14 de abril de 2009

A casta dos superbacharéis*

Por Wilson José Vieira.
Engenheiro nuclear,Ph.D.

Participo de uma lista de discussão na internet (bolsa_produtividade@googlegroups.com) que tem discutido a utilização de critérios quantitativos para concessão de auxílios financeiros, de bolsas de produtividade e para avaliação de projetos pelas agências de fomento de C&T. O denominador comum é que todos acreditam que o mérito das propostas submetidas aos órgãos de fomento não é devidamente contemplado.

Não há dúvidas sobre o excelente trabalho que fizeram, e que ainda fazem, o CNPq, a Capes e a Fapesp, por exemplo. Todos sabem que a pós-graduação no Brasil é um grande sucesso. No entanto, a procura de pesquisadores e professores por melhores currículos é fomentada principalmente pela supervalorização do número de publicações, especialmente, publicações internacionais, o que chamamos de corrida pelo “currículo por metro”.

Com inúmeras exceções, a corrida pelo currículo/m está concentrando as pesquisas nas linhas mais publicáveis em detrimento daquelas de maior necessidade do país. Alguns pesquisadores e professores admitem que concentram seus esforços na redação de várias publicações similares (autoplágio), fatiam suas pesquisas em vários artigos apenas para aumentar o número, participam de clube de autores que multiplica o número de publicações de cada um, editam periódicos veículos da próprias publicações, evitam pesquisas que demandem tempo ou grandes experimentos, abraçam linhas de pesquisa do exterior com maiores facilidades de publicação; evitam publicar na língua portuguesa; evitam publicar em congressos e revistas nacionais; participam da ciranda dos índices de citação e escolhem orientados com maiores chances de publicarem rapidamente.

Tudo isso os distanciam ainda mais da sociedade brasileira e da atividade econômica nacional. E fazem com que percam oportunidades de descobrir coisas realmente novas e que mereceriam o reconhecimento das comunidades nacional e internacional de C&T. Está-se criando no país uma casta de superbacharéis.
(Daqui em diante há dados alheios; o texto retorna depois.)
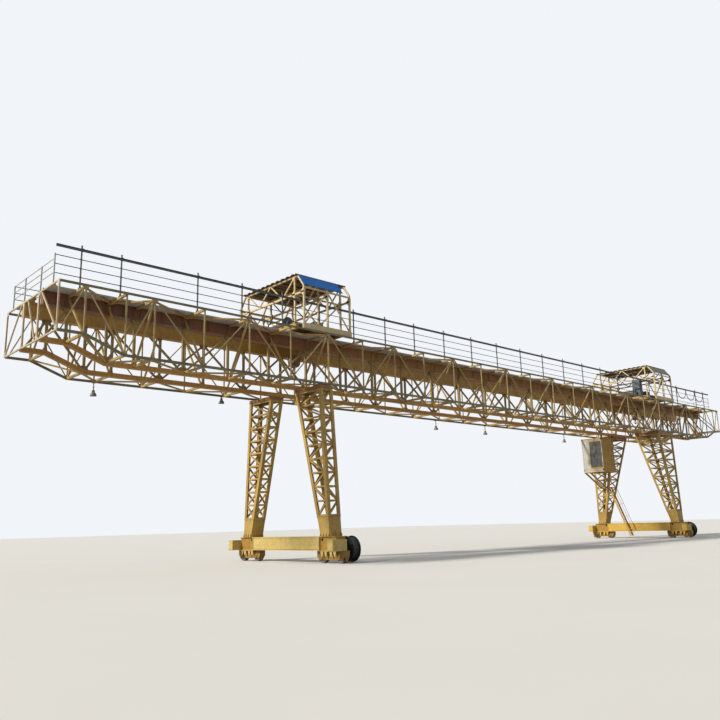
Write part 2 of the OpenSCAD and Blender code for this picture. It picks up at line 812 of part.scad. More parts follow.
module trolley_frame(x) {
    side = pocket_w / 2 + 18;
    color(yellow) translate([x, 0, 0]) difference() {
        union() {
            for (y = [-girder_y, girder_y])
                block([-trolley_half, y - side, frame_z], [trolley_half, y + side, frame_top]);
            for (c = [-trolley_half, -trolley_beam / 2, trolley_half - trolley_beam])
                block([c, -trolley_reach, frame_z], [c + trolley_beam, trolley_reach, frame_top]);
            difference() {
                block([-trolley_half, -trolley_reach, frame_top - 10], [trolley_half, trolley_reach, frame_top]);
                block([-rope_hole[0], -rope_hole[1], frame_top - 11], [rope_hole[0], rope_hole[1], frame_top + 1]);
            }
        }
        for (y = [-girder_y, girder_y], s = [-roller_half, roller_half])
            block([s - roller_r - 22, y - pocket_w / 2, frame_z - 1], [s + roller_r + 22, y + pocket_w / 2, frame_top + 1]);
    }
}

module trolley_wheels(x) {
    for (y = [-girder_y, girder_y], s = [-roller_half, roller_half])
        color("dimgray") translate([x + s, y, roller_z]) rotate([90, 0, 0]) {
            cylinder(r = roller_r, h = roller_w, center = true, $fn = 48);
            for (e = [-1, 1])
                translate([0, 0, e * (roller_w / 2 - 5)]) cylinder(r = roller_r + 12, h = 10, center = true, $fn = 48);
            cylinder(r = 28, h = pocket_w, center = true, $fn = 32);
        }
}

sheave = 120;
rope_y = 40;

// Drum on two pedestals with its gearbox, its motor and the beams over the rope hole. The
// second trolley has a cabinet too.
module trolley_winch(x, cabinet) {
    drum_x = -430;
    flange = 16;
    rim = 30;
    stand = 40;
    foot = 70;
    axis = frame_top + drum_r + 2 * rim;
    stand_y = drum_l / 2 + flange;
    color(steel) translate([x, 0, 0]) {
        translate([drum_x, 0, axis]) rotate([90, 0, 0]) {
            cylinder(r = drum_r, h = drum_l, center = true, $fn = 48);
            for (e = [-1, 1]) translate([0, 0, e * (drum_l + flange) / 2])
                cylinder(r = drum_r + rim, h = flange, center = true, $fn = 48);
        }
        for (y = [-stand_y - stand, stand_y])
            block([drum_x - foot, y, frame_top], [drum_x + foot, y + stand, axis + stand]);
        if (cabinet) block([-250, -480, frame_top], [-40, -150, frame_top + 790]);
    }
    gearbox = [350, 270, 260, 330];
    motor_x = 480;
    motor_y = -170;
    motor_r = 100;
    motor_l = 330;
    color("slategray") translate([x, 0, 0]) {
        block([gearbox[0], motor_y - gearbox[2], frame_top],
              [gearbox[0] + gearbox[1], motor_y, frame_top + gearbox[3]]);
        translate([motor_x, motor_y, frame_top + 2 * motor_r]) rotate([-90, 0, 0])
            cylinder(r = motor_r, h = motor_l, $fn = 40);
        block([motor_x - 80, -120, frame_top], [motor_x + 80, 120, frame_top + 130]);
        for (sx = [-sheave, sheave])
            block([sx - rim, -rope_hole[1] - 20, frame_top], [sx + rim, rope_hole[1] + 20, frame_top + 80]);
    }
}

function unit(v) = v / norm(v);
function turned(v) = [-v[1], v[0]];

// The points of a bent line moved sideways by d, with mitred bends.
function beside(path, d) = [
    for (i = [0:len(path) - 1])
        let (
            back = unit(i > 0 ? path[i] - path[i - 1] : path[1] - path[0]),
            ahead = unit(i < len(path) - 1 ? path[i + 1] - path[i] : path[i] - path[i - 1]),
            way = unit(turned(back) + turned(ahead))
        ) path[i] + way * d / (way * turned(back))
];
function reversed(list) = [for (i = [len(list) - 1:-1:0]) list[i]];

shelter_low = deck_top + 10;
shelter_beam = 137;
lap = 4;

// The bent tube that goes over the trolley, from one outer beam to the other.
module portal(x) {
    half = shelter_w / 2;
    right = [[shelter_out, shelter_low + shelter_beam - lap], [shelter_out, eave_z], [roof_half, roof_z - half]];
    path = concat(right, [for (p = reversed(right)) [-p[0], p[1]]]);
    cross_sheet(concat(beside(path, half), reversed(beside(path, -half))), x, shelter_w);
}

// One side of the shelter: its outer beam, inner posts, long bars and slanting braces.
module shelter_side(s, y_sign) {
    half = shelter_w / 2;
    thin = half - lap;
    span = trolley_half - half;
    beam_half = 35;
    for (c = [-1, 0, 1])
        block([s + c * span - half, y_sign * shelter_in - half, frame_top],
              [s + c * span + half, y_sign * shelter_in + half, roof_z - half]);
    block([s - trolley_half, y_sign * shelter_out - beam_half, shelter_low],
          [s + trolley_half, y_sign * shelter_out + beam_half, shelter_low + shelter_beam]);
    for (p = [[shelter_out, eave_z - shelter_w], [shelter_in, tie_z], [shelter_in, roof_z - shelter_w]])
        block([s - span, y_sign * p[0] - thin, p[1] - thin], [s + span, y_sign * p[0] + thin, p[1] + thin]);
    for (c = [-1, 0]) {
        left = s + c * span;
        right = left + span;
        bar([c < 0 ? left : right, y_sign * shelter_out, shelter_low + shelter_beam - half],
            [c < 0 ? right : left, y_sign * shelter_out, eave_z - shelter_w], brace_w, brace_w);
        bar([c < 0 ? right : left, y_sign * shelter_in, frame_top + brace_w],
            [c < 0 ? left : right, y_sign * shelter_in, tie_z], brace_w, brace_w);
    }
}

module trolley_shelter(x) {
    half = shelter_w / 2;
    color(yellow) {
        for (y_sign = [-1, 1]) shelter_side(x, y_sign);
        for (c = [-1, 0, 1]) {
            place = x + c * (trolley_half - half);
            portal(place);
            block([place - half + 2, -shelter_out, tie_z - half], [place + half - 2, shelter_out, tie_z + half]);
            for (k = [-2:1])
                bar([place, k * shelter_in / 2, k % 2 == 0 ? tie_z : roof_z - half],
                    [place, (k + 1) * shelter_in / 2, k % 2 == 0 ? roof_z - half : tie_z], brace_w, brace_w);
        }
    }
}

// Corrugated sheet: its ribs run along the bridge.
module trolley_roof(x, tone) {
    out = 60;
    pitch = 80;
    ribs = floor(2 * roof_half / pitch);
    wide = ribs * pitch / 2;
    thick = 6;
    high = 22;
    under = [for (i = [0:ribs - 1], p = [[0, 0], [30, 0], [40, high], [70, high]]) [i * pitch - wide + p[0], p[1]]];
    over = [for (i = [len(under) - 1:-1:0]) under[i] + [0, thick]];
    color(tone)
        translate([0, 0, roof_z]) cross_sheet(concat(under, [[wide, 0], [wide, thick]], over), x, 2 * (trolley_half + out));
}

// Sheet on the near chamfer of the shelter.
module trolley_fascia(x, from, to, tone) {
    half = shelter_w / 2;
    run = [roof_half - shelter_out, roof_z - half - eave_z];
    out = [run[1], -run[0]] / norm(run);
    a = [shelter_out, eave_z] + out * (half + fascia_gap);
    b = a + run;
    thick = 6;
    color(tone) mirror([0, 1, 0])
        cross_sheet([a, b, b + out * thick, a + out * thick], x + (from + to) / 2, to - from);
}

// Hook block drawn up in the slot between the girders, on its rope falls.
module trolley_hook_block(x) {
    half = 150;
    deep = 170;
    plate = 20;
    low = 180;
    high = 440;
    shoulder = 300;
    hook_r = 55;
    rope_r = 9;
    axis = high - sheave;
    color(rust) translate([x, 0, block_z]) {
        for (y = [-deep / 2 + plate / 2, deep / 2 - plate / 2])
            upright_sheet([[-60, low], [60, low], [half, shoulder], [half, high],
                           [-half, high], [-half, shoulder]], y, plate);
        translate([0, 0, axis]) rotate([90, 0, 0])
            cylinder(r = sheave, h = deep - 2 * plate, center = true, $fn = 40);
        block([-50, -deep / 2 + plate, low - 30], [50, deep / 2 - plate, low + 60]);
        translate([0, 0, 90]) cylinder(r = 22, h = 70, $fn = 24);
        translate([0, 0, 30]) rotate([90, 0, 0]) rotate_extrude(angle = 270, start = 90)
            translate([hook_r, 0]) circle(r = 20, $fn = 20);
    }
    color("dimgray")
        for (sx = [-sheave, sheave], y = [-rope_y, rope_y])
            translate([x + sx, y, block_z + axis]) cylinder(r = rope_r, h = frame_top - block_z - axis, $fn = 12);
}

blue_to = 500;

in_frame() rail_beam(-girder_y);  // rail_beam_near
in_frame() rail_beam(girder_y);  // rail_beam_far
in_frame() main_truss(-girder_y);  // main_truss_near
in_frame() main_truss(girder_y);  // main_truss_far
in_frame() outer_truss(-outer_y);  // outer_truss_near
in_frame() outer_truss(outer_y);  // outer_truss_far
in_frame() top_bracing(-1);  // top_bracing_near
in_frame() top_bracing(1);  // top_bracing_far
in_frame() bottom_bracing(-1);  // bottom_bracing_near
in_frame() bottom_bracing(1);  // bottom_bracing_far
in_frame() cross_frames();
in_frame() end_frames();
in_frame() walkway(-1);  // walkway_near
in_frame() walkway(1);  // walkway_far
in_frame() side_railing(-railing_y, near_post_h, bar_pitch);  // railing_near
in_frame() side_railing(railing_y, far_post_h, far_pitch);  // railing_far
in_frame() end_railings();
in_frame() cable_track();
in_frame() cable_loops();
in_frame() floodlights();
in_frame() leg(near_leg_x, -1, false);  // near_leg_right
in_frame() leg(near_leg_x, 1, false);  // near_leg_left
in_frame() leg(far_leg_x, -1, true);  // far_leg_right
in_frame() leg(far_leg_x, 1, true);  // far_leg_left
in_frame()  // leg_feet
    for (far = [false, true], side = [-1, 1]) leg_foot(far ? far_leg_x : near_leg_x, side, far);
in_frame() leg_caps();
in_frame() ground_beam(near_leg_x);  // ground_beam_near
in_frame() ground_beam(far_leg_x);  // ground_beam_far
in_frame() saddles();
in_frame() bogies();
in_frame() travel_wheels();
in_frame() drive_housings();
in_frame() cable_reels();
in_frame() cabin_shell();
in_frame() cabin_roof();
in_frame() cabin_glass();
in_frame() cabin_platform();
in_frame() cabin_ladder();
in_frame() trolley_frame(trolley_1_x);  // trolley_1_frame
in_frame() trolley_wheels(trolley_1_x);  // trolley_1_wheels
in_frame() trolley_winch(trolley_1_x, false);  // trolley_1_winch
in_frame() trolley_shelter(trolley_1_x);  // trolley_1_shelter
in_frame() trolley_roof(trolley_1_x, "saddlebrown");  // trolley_1_roof
in_frame() trolley_fascia(trolley_1_x, -trolley_half, blue_to, "royalblue");  // trolley_1_fascia
in_frame() trolley_hook_block(trolley_1_x);  // trolley_1_hook_block
in_frame() trolley_frame(trolley_2_x);  // trolley_2_frame
in_frame() trolley_wheels(trolley_2_x);  // trolley_2_wheels
in_frame() trolley_winch(trolley_2_x, true);  // trolley_2_winch
in_frame() trolley_shelter(trolley_2_x);  // trolley_2_shelter
in_frame() trolley_roof(trolley_2_x, "saddlebrown");  // trolley_2_roof
in_frame() trolley_fascia(trolley_2_x, -trolley_half, trolley_half, "slategray");  // trolley_2_fascia
in_frame() trolley_hook_block(trolley_2_x);  // trolley_2_hook_block
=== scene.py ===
"""Gantry crane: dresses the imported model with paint, wear and the small steelwork of a lattice crane.

Everything is in metres in the model's own frame: X along the bridge, Y along the ground rails, Z up.
"""
import json
import math
from collections import namedtuple

import bmesh
import bpy
import numpy as np
from mathutils import Matrix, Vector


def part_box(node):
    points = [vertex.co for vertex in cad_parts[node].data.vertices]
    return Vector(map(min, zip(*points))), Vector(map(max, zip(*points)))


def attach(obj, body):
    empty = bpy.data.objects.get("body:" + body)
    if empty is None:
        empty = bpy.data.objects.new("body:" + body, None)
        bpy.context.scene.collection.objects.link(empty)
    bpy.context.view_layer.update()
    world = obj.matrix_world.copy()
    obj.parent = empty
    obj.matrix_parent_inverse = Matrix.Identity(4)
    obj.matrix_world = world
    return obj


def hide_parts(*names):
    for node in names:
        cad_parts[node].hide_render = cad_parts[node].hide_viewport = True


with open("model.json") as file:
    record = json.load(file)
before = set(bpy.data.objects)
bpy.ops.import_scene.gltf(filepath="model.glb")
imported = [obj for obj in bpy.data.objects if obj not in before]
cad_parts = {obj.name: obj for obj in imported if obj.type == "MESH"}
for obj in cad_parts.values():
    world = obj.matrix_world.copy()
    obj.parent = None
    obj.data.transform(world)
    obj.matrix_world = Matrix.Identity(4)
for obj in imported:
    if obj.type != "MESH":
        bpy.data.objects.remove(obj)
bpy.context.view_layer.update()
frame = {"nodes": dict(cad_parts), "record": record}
nodes = frame["nodes"]

CAMERA_PLACE = (-19.389, -14.453, 0.8344)
CAMERA_YAW = math.radians(46.914)
CAMERA_PITCH = math.radians(12.583)
CAMERA_ROLL = math.radians(-1.580)
CAMERA_FOCAL_PX = 735.19
PICTURE_PX = 720
SENSOR_MM = 36

X = np.array([1.0, 0.0, 0.0])
Y = np.array([0.0, 1.0, 0.0])
Z = np.array([0.0, 0.0, 1.0])


def corners(node):
    """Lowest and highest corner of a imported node."""
    low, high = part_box(node)
    return np.array(low), np.array(high)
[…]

O resultado da discussão é um manifesto pedindo às instituições de fomento que estudem maneiras de melhorar os critérios de avaliação de pedidos, projetos e propostas em C&T. Principalmente, que incluam o mérito. Por exemplo: por que não criar bolsa de produtividade científica, bolsa de produtividade tecnológica, bolsa de produtividade acadêmica, bolsa de mérito científico, bolsa de mérito tecnológico, bolsa de mérito acadêmico? É preciso valorizar cada área e cada atividade. Não é possível essa tábua rasa que coloca pós-graduação, ciência, tecnologia, educação e pesquisa medidas pelos mesmos critérios.

Para considerar o mérito de uma proposta em C&T, penso que os avaliadores devem se perguntar: É realmente uma contribuição à ciência? Trará maiores e melhores conhecimentos teóricos? Ou ainda, de um ponto de vista mais aplicado: é de interesse para o país, para a região? Gera emprego? Substitui importações? Salva vidas? Aumenta a eficiência? Promove a integração do país? Fortalece nossos mercados? Protege o meio ambiente? Aumenta a qualidade de vida? Diminui a poluição? Aumenta a produtividade? Diminui o custo de produção? Se questões como essas não forem consideradas, não conseguiremos transformar ciência em tecnologia, ou, mais claramente, educação em riqueza. A facilidade do julgamento de propostas com base no tamanho do currículo não poderia ser a principal razão para não se considerar o mérito de uma proposta.

Somos bons em ciência, temos excelentes universidades e laboratórios nacionais. Temos núcleos de excelência em várias áreas do conhecimento, mas não se pode perseguir apenas a meta de alcançar nível sete da capes. Qualquer programa de pósgraduação deveria, em primeiro lugar, realizar o que tem de maior mérito. Qualquer pesquisador ou professor poderia propor pesquisas de grande mérito, publicá-las e ter um currículo reconhecido. Mas se a única coisa a valorar for o tamanho do currículo, ele vai publicar um monte de obviedades inúteis enquanto suas idéias mais originais e mais necessárias talvez sejam esquecidas ou desenvolvidas no Primeiro Mundo.

Outra consequência é o inchamento das grandes universidades que absorvem a maioria dos recursos que poderiam ser utilizados para o desenvolvimento de outros polos regionais de C&T no Brasil. Isso, sim, criaria postos de trabalho qualificados e espalharia qualidade de vida pelo país como um todo.


* Publicado no Correio Braziliense em 7 de fevereiro de 2009.

Um comentário:

  1. Obrigado pela colocação do texto em seu blog. Não há outra maneira melhor dele se atingir seu objetivo.